WORK TO DO:
Identify all lines in the listing that include the word "pose", and copy them out.

Saved data entries:

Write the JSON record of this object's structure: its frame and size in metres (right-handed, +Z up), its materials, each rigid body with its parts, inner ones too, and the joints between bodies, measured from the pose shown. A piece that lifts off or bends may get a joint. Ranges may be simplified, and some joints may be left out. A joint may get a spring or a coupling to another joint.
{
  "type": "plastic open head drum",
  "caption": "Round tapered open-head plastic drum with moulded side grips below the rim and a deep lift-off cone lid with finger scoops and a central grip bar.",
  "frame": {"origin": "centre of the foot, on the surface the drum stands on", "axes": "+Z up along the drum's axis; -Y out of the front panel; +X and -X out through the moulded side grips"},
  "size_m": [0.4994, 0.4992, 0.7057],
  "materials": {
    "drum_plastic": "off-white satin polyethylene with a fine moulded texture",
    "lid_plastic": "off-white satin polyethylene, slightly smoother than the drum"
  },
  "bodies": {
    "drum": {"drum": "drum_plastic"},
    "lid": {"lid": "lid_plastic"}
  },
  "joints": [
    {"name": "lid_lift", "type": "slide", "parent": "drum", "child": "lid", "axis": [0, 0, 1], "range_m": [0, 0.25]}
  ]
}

==

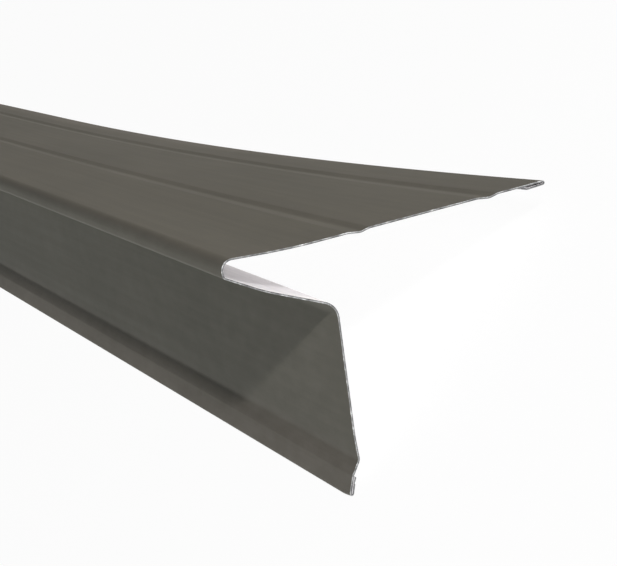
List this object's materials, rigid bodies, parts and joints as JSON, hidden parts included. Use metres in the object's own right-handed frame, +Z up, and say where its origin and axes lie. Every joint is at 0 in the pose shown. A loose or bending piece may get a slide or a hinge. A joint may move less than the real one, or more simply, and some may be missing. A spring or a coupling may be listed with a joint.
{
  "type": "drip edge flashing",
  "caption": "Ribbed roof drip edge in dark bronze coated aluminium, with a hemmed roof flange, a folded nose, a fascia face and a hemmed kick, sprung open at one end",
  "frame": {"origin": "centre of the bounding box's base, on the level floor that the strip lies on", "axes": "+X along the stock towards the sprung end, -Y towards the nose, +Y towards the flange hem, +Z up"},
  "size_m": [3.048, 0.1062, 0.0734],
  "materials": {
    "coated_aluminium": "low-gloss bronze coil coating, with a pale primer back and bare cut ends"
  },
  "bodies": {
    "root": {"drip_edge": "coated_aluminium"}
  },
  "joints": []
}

OUTPUT OF THE EXERCISE:
Write the JSON record of this object's structure: its frame and size in metres (right-handed, +Z up), its materials, each rigid body with its parts, inner ones too, and the joints between bodies, measured from the pose shown. A piece that lifts off or bends may get a joint. Ranges may be simplified, and some joints may be left out. A joint may get a spring or a coupling to another joint.
List this object's materials, rigid bodies, parts and joints as JSON, hidden parts included. Use metres in the object's own right-handed frame, +Z up, and say where its origin and axes lie. Every joint is at 0 in the pose shown. A loose or bending piece may get a slide or a hinge. A joint may move less than the real one, or more simply, and some may be missing. A spring or a coupling may be listed with a joint.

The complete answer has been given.